According to Mike Bowie, the room also held the trophy during the period from roughly 1997 to 2001, after the Capitals (purchased by Leonsis in 1999) and Wizards (as the Bullets were renamed in 1995) moved from Capital Centre to Verizon Center, but before the original display case had been built.
In 2001, Mike Bowie, who began working under his father in 1997 and eventually worked his way up to vice president, oversaw construction of a trophy case, with a mirrored back and a glass front, big enough to hold three trophies — the hope being that the Capitals and Washington Mystics would win championship trophies of their own. The case was displayed just to the east of the main entrance at Verizon Center — where many Wizards fans have recalled seeing it through much of the 2000s, until officials decided it needed a bigger case.
During that time, the display case was shared, on a rotating basis, by the Wizards, Capitals and Mystics, so every four to six weeks, according to Mike Bowie, the trophy and all other Wizards memorabilia were removed and stored until it was the Wizards’ turn to have the case again.
As for the condition of the trophy in those days, Mike Bowie said, “I’m sure it could have been shined up. It was 30 years old. I didn’t see any dents on it, but I wasn’t examining it real close either.”
Smokie Bowie’s association with the Pollin family predates Abe Pollin’s ownership of the Bullets; he worked for the construction company founded in 1957 by Morris Pollin, Abe’s father. But by the Bullets’ 1970s heyday, he had become Abe Pollin’s right-hand man and eventually, his best friend. He was an executive vice president of Pollin’s company, Washington Sports & Entertainment, at the time of his passing.
“I’m pretty sure if Mr.

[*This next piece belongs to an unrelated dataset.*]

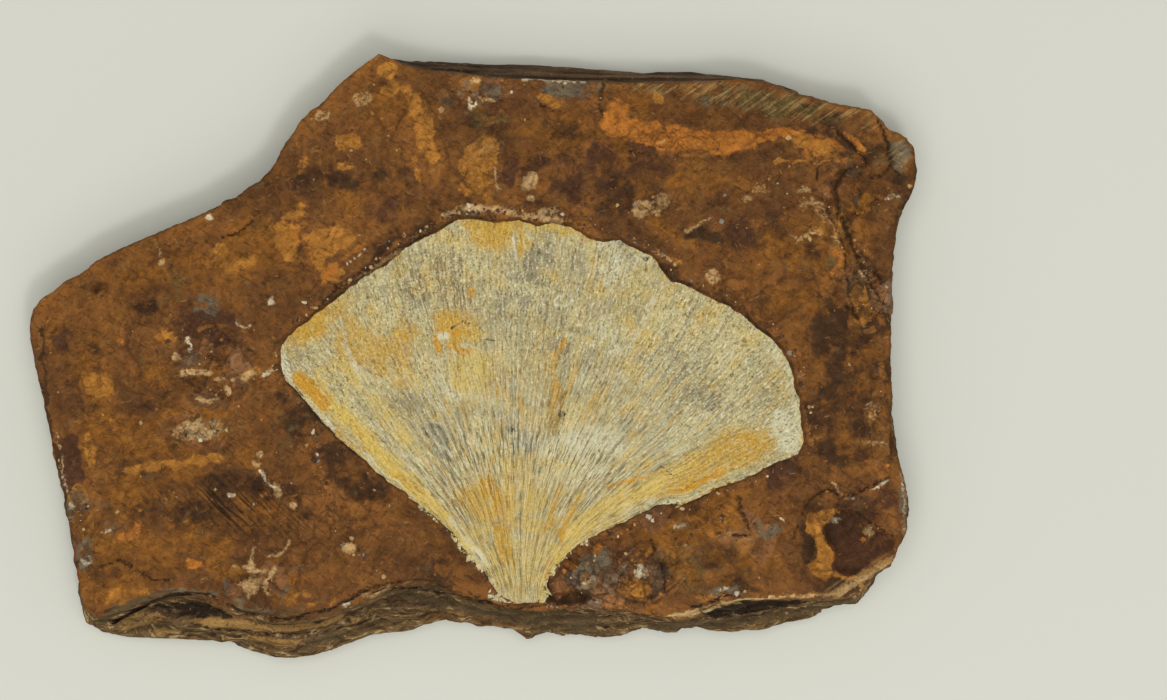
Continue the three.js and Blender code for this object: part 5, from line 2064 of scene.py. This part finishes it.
@dataclass
class GinkgoLeaf:
    """The leaf: a thin fan of mineral film with forking ribs, a ragged margin and a small folded strip."""

    node: Piece
    left_corner: Place = (-24.5, -1.0)
    right_corner: Place = (41.9, -10.5)
    base_left: Place = (4.7, -30.8)
    base_right: Place = (7.9, -31.0)
    rows: int = 168
    finest: int = 880
    column_gap: float = 0.112
    overlap: float = 0.6
    base_line: float = -30.9
    base_flare: float = 0.4
    ragged: float = 0.52
    edge_level: float = 9.62
    dome: float = 0.09
    rib_height: float = 0.08
    rib_width: float = 0.12
    thread_height: float = 0.03
    grain_height: float = 0.04
    swell_height: float = 0.06
    edge_drop: float = 0.05
    first_veins: int = 13
    base_width: float = 3.2
    vein_room: float = 0.92
    calm_reach: int = 45
    calm_spread: float = 15.0
    seed: int = 23

    def __post_init__(self) -> None:
        """Seeds the leaf's noise and reads its outline from the frame."""
        self.ripple = Ripple(self.seed)
        frame = FrameRings(self.node)
        self.hub = frame.hub
        self.foot = float(frame.rings[-1][:, 2].mean())
        self.outline = frame.rings[-1][:, :2]

    def side(self, start: Place, end: Place, count: int) -> Array:
        """Gives evenly spaced points along the outline, anticlockwise between two corners.

        Args:
            start: the first corner.
            end: the last corner.
            count: how many points there are.

        Returns:
            The points.
        """
        first = int(np.argmin(np.linalg.norm(self.outline - start, axis=1)))
        last = int(np.argmin(np.linalg.norm(self.outline - end, axis=1)))
        steps = (last - first) % len(self.outline)
        route = self.outline[(first + np.arange(steps + 1)) % len(self.outline)]
        away = route - self.hub
        reach = np.linalg.norm(away, axis=1, keepdims=True)
        route = route + away / reach * self.overlap
        along = np.concatenate([[0], np.cumsum(np.linalg.norm(np.diff(route, axis=0), axis=1))])
        wanted = np.linspace(0, along[-1], count)
        return np.stack([np.interp(wanted, along, route[:, axis]) for axis in (0, 1)], axis=1)

    def calm(self, side: Array) -> Array:
        """Smooths the small bends out of a side.

        Args:
            side: its points.

        Returns:
            As many points, from the same start to the same end.
        """
        chord = side[0] + np.linspace(0, 1, len(side))[:, None] * (side[-1] - side[0])
        near = np.exp(-0.5 * (np.arange(-self.calm_reach, self.calm_reach + 1) / self.calm_spread) ** 2)
        ends = ((self.calm_reach, self.calm_reach), (0, 0))
        bend = np.pad(side - chord, ends, mode="reflect", reflect_type="odd")
        calmed = [np.convolve(bend[:, axis], near / near.sum(), "valid") for axis in (0, 1)]
        return chord + np.stack(calmed, axis=1)

    def columns_at(self, width: float) -> int:
        """Gives how many columns a row has, which halves from the margin towards the base.

        Args:
            width: the row's length.

        Returns:
            The number.
        """
        count = self.finest
        while width / (count // 2) < self.column_gap:
            count //= 2
        return count

    def fan(self) -> tuple[list[Array], Array, Array, Array]:
        """Lays the rows of points from the leaf's base to its margin.

        Returns:
            The rows, then each point's place across the leaf, share of its height and distance from a vein.
        """
        count = self.finest + 1
        base = self.side(self.base_left, self.base_right, count)
        right = self.side(self.base_right, self.right_corner, self.rows)
        margin = self.side(self.right_corner, self.left_corner, count)[::-1]
        left = self.side(self.left_corner, self.base_left, self.rows)[::-1]
        across = np.linspace(0, 1, count)[:, None]
        calm_left, calm_right = self.calm(left), self.calm(right)
        bends_left, bends_right = left - calm_left, right - calm_right
        near_left, near_right = (1 - across) ** 7, across**7
        length = float(np.linalg.norm(np.diff(margin, axis=0), axis=1).sum())
        tree = VeinTree(self.base_width, length, self.first_veins, self.vein_room, self.seed)
        rows, places, heights, veins = [], [], [], []
        for index in range(self.rows):
            up = index / (self.rows - 1)
            row = (1 - up) * base + up * margin + (1 - across) * calm_left[index] + across * calm_right[index]
            row += near_left * bends_left[index] + near_right * bends_right[index]
            row -= (1 - across) * ((1 - up) * base[0] + up * margin[0])
            row -= across * ((1 - up) * base[-1] + up * margin[-1])
            width = float(np.linalg.norm(np.diff(row, axis=0), axis=1).sum())
            step = self.finest // self.columns_at(width)
            rows.append(row[::step])
            places.append(across[::step, 0])
            heights.append(np.full(len(rows[-1]), up))
            veins.append(tree.distance(places[-1], up, width))
        return rows, np.concatenate(places), np.concatenate(heights), np.concatenate(veins)

    def build(self) -> Piece:
        """Makes the leaf's mesh and its stains.

        Returns:
            The leaf.
        """
        rows, across, up, vein = self.fan()
        plan = np.concatenate(rows)
        starts = np.concatenate([[0], np.cumsum([len(row) for row in rows])])
        loop = self.border(starts)
        inset = self.inset(plan, plan[loop])
        plan = self.fray(plan, inset)
        rib = np.exp(-0.5 * (vein / self.rib_width) ** 2)
        wear = smooth(-0.55, 0.35, self.ripple.fractal(plan + 15, 4.0, 4, 0.6))
        rib *= (0.25 + 0.75 * wear) * (1 - 0.45 * smooth(0.5, 0.85, up))
        top = np.column_stack([plan, self.level(plan, across, up, inset, rib)])
        skirt = np.column_stack([plan[loop], np.full(len(loop), self.foot)])
        under = len(plan) + np.arange(len(loop))
        below = triangles_between([plan[loop]], np.empty((0, 2)))[:, ::-1]
        faces = [*self.grid_faces(starts), strip(loop, under), under[below]]
        piece = made_piece("leaf_film", np.concatenate([top, skirt]), np.concatenate(faces).tolist())
        both = np.concatenate([np.arange(len(plan)), loop])
        write_channels(piece, "fan", [across[both], up[both], rib[both], smooth(0.0, 1.2, inset[both])])
        self.stain(piece, plan[both])
        return piece

    def grid_faces(self, starts: Array) -> list[Array]:
        """Joins the rows with triangles, two columns into one where the next row has twice as many.

        Args:
            starts: the number of each row's first point.

        Returns:
            Triples of numbers, facing up.
        """
        faces = []
        for low, high, end in zip(starts, starts[1:], starts[2:]):
            cells = high - low - 1
            finer = (end - high - 1) // cells
            near = low + np.arange(cells)
            far = high + np.arange(cells) * finer
            faces.append(np.stack([near, near + 1, far + 1], axis=1))
            faces.append(np.stack([near, far + 1, far], axis=1))
            if finer == 2:
                faces.append(np.stack([near + 1, far + 2, far + 1], axis=1))
        return faces

    @staticmethod
    def border(starts: Array) -> Array:
        """Gives the numbers of the points round the grid's edge, anticlockwise from the base."""
        first_row, last_row = np.arange(starts[1]), np.arange(starts[-2], starts[-1])
        return np.concatenate([first_row, starts[2:-1] - 1, last_row[::-1], starts[1:-2][::-1]])

    def inset(self, plan: Array, border: Array) -> Array:
        """Gives each point's distance from the leaf's edge.

        Args:
            plan: N points.
            border: the edge's points.

        Returns:
            N distances.
        """
        tree = KDTree(len(border))
        for index, place in enumerate(border):
            tree.insert((place[0], place[1], 0.0), index)
        tree.balance()
        return np.array([tree.find((east, north, 0.0))[2] for east, north in plan])

    def fray(self, plan: Array, inset: Array) -> Array:
        """Makes the leaf's margin ragged.

        Args:
            plan: N points.
            inset: their distances from the edge.

        Returns:
            The moved points.
        """
        away = plan - self.hub
        away /= np.maximum(np.linalg.norm(away, axis=1, keepdims=True), 1.0)
        push = self.ripple.fractal(plan + 44, 1.15, 4, 0.85) * self.ragged
        frayed = plan + away * (push * smooth(0.9, 0.0, inset))[:, None]
        middle = (self.base_left[0] + self.base_right[0]) / 2
        flare = 1 + self.base_flare * smooth(self.base_line + 2.6, self.base_line, frayed[:, 1])
        frayed[:, 0] = middle + (frayed[:, 0] - middle) * flare
        end = self.base_line + 0.2 * self.ripple.fractal(frayed[:, :1] * (1, 0), 1.2, 3)
        below = np.clip(end - frayed[:, 1], 0, None)
        frayed[:, 1] += below - 0.12 * np.tanh(below)
        return frayed

    def level(self, plan: Array, across: Array, up: Array, inset: Array, rib: Array) -> Array:
        """Gives the height of the leaf's face.

        Args:
            plan: N points.
            across: their places across the leaf.
            up: their shares of its height.
            inset: their distances from its edge.
            rib: how much of a vein's rib they have.

        Returns:
            N heights.
        """
        fan = self.ripple.fractal(np.column_stack([across * 190, up * 14]), 1.0, 2)
        close = self.ripple.fractal(np.column_stack([across * 60, up * 12]), 1.0, 2)
        fine = smooth(0.2, 0.6, up)
        threads = self.thread_height * (fine * fan + (1 - fine) * close)
        grain = self.grain_height * self.ripple.fractal(plan + 9, 0.9, 3, 0.6)
        swell = self.swell_height * self.ripple.fractal(plan, 9.0, 3)
        rise = self.dome * smooth(0.0, 3.0, inset) - self.edge_drop * smooth(0.15, 0.0, inset)
        cuts = risen(LEAF_MARKS[LeafStain.DARK], plan) + risen(LEAF_LEDGES, plan)
        return self.edge_level + rise + swell + self.rib_height * rib + threads + grain + cuts

    def stain(self, piece: Piece, plan: Array) -> None:
        """Works out what colours each point and stores it on the piece.

        Args:
            piece: the leaf.
            plan: its points, in plan.
        """
        drift = self.ripple.wander(plan, 1.6, 4, (30, 60))
        soft = plan + 0.5 * drift
        sharp = plan + 0.12 * drift
        crisp = {LeafStain.WHITE: 0.25, LeafStain.DARK: 0.16, LeafStain.ORANGE: 0.6}
        covers = []
        for stain in LeafStain:
            where = sharp if stain in crisp else soft
            covers.append(covered(LEAF_MARKS[stain], where, crisp.get(stain, 2.6)))
        write_channels(piece, "leaf_warm", covers[:4])
        write_channels(piece, "leaf_cool", covers[4:])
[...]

Pollin was here, he would tell you my father was his best friend,” said Bonnie Barger, Bowie’s daughter. “They had spent many years together, and he cherished my father’s opinion. There wasn’t much that got done without him at least discussing things with my father first.”
After Bowie died, his family went through a closet where he stored some keepsakes from his career. They found a small box with some mementos, including a ticket stub from Game 6 of the 1978 NBA championship series at Capital Centre.
When it was time to bury Smokie Bowie (the nickname came from his younger days, when he used to smoke prodigiously, before giving up the habit later in life), his son, Mike, took the ticket stub and placed it gently into the coffin.